In den Kommentaren berichten die Teilnehmerinnen und Teilnehmer, warum ihnen gute Beziehungen zu Russland wichtig sind und welche Wünsche sie für die Zukunft haben:
Deutschland und Russland waren viele Jahre eng verbunden. Es leben dort viele tolle Menschen. Man sollte die Bevölkerung nicht mit Putin gleichsetzen.
Wenn Putin und seine Getreuen weg sind, kann und wird es einen regen Austausch in den Bereichen Bildung und Forschung, Kultur und Tourismus sowie natürlich auch in der Wirtschaft und Industrie geben.
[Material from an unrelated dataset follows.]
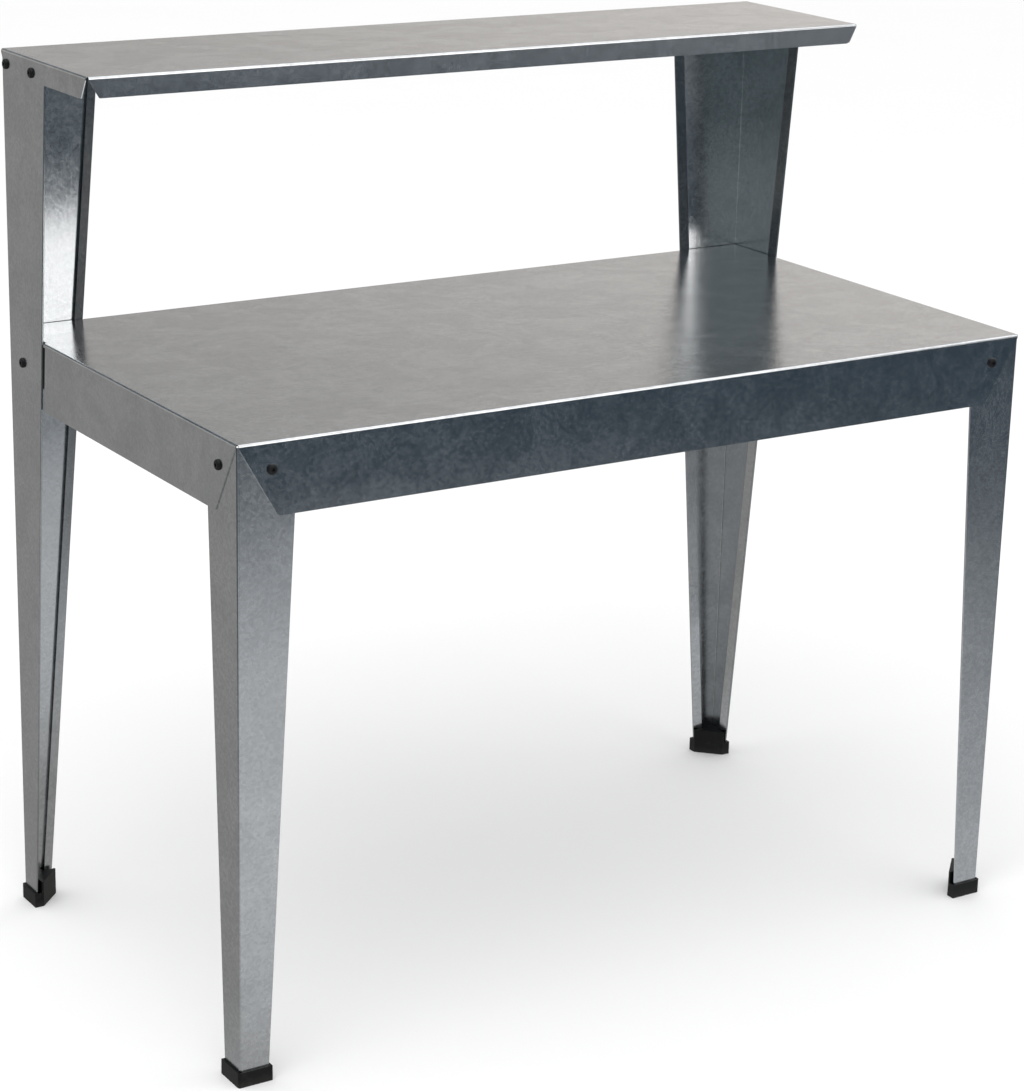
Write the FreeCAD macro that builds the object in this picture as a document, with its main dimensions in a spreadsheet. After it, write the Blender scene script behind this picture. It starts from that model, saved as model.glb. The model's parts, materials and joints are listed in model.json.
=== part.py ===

Russland gehört zu Europa. Man sollte nicht alle Handelsbeziehungen kappen. Das müsste man dann noch mit vielen anderen Staaten machen. Es gibt genug, die keine Demokratien sind. Es wird auch eine Zeit nach Putin geben.
Über diese Befragung
Die Befragung vom 08.04.- 11.04.2022 stand unter der Überschrift:
Krieg in der Ukraine – wie sollen wir mit Russland umgehen?
Insgesamt sind bei MDRfragt 60.463 Menschen aus Mitteldeutschland angemeldet (Stand 60.948 Menschen, 14 Uhr).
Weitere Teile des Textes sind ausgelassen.